== What the exercise asks ==
Reproduce the data exactly.

------ Provided material ------

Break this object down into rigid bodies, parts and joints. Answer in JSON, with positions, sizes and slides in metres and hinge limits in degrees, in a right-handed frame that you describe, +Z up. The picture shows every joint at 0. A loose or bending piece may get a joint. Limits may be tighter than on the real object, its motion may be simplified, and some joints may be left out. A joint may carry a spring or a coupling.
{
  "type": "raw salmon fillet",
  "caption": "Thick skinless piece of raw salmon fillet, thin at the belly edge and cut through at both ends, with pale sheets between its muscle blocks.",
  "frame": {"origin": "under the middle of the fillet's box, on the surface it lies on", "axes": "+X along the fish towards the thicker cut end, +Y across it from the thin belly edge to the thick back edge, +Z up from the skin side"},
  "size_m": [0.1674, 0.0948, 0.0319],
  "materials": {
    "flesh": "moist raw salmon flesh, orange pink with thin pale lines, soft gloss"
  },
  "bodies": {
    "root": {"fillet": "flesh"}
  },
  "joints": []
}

------

== Completed exercise ==
Break this object down into rigid bodies, parts and joints. Answer in JSON, with positions, sizes and slides in metres and hinge limits in degrees, in a right-handed frame that you describe, +Z up. The picture shows every joint at 0. A loose or bending piece may get a joint. Limits may be tighter than on the real object, its motion may be simplified, and some joints may be left out. A joint may carry a spring or a coupling.
{
  "type": "raw salmon fillet",
  "caption": "Thick skinless piece of raw salmon fillet, thin at the belly edge and cut through at both ends, with pale sheets between its muscle blocks.",
  "frame": {"origin": "under the middle of the fillet's box, on the surface it lies on", "axes": "+X along the fish towards the thicker cut end, +Y across it from the thin belly edge to the thick back edge, +Z up from the skin side"},
  "size_m": [0.1674, 0.0948, 0.0319],
  "materials": {
    "flesh": "moist raw salmon flesh, orange pink with thin pale lines, soft gloss"
  },
  "bodies": {
    "root": {"fillet": "flesh"}
  },
  "joints": []
}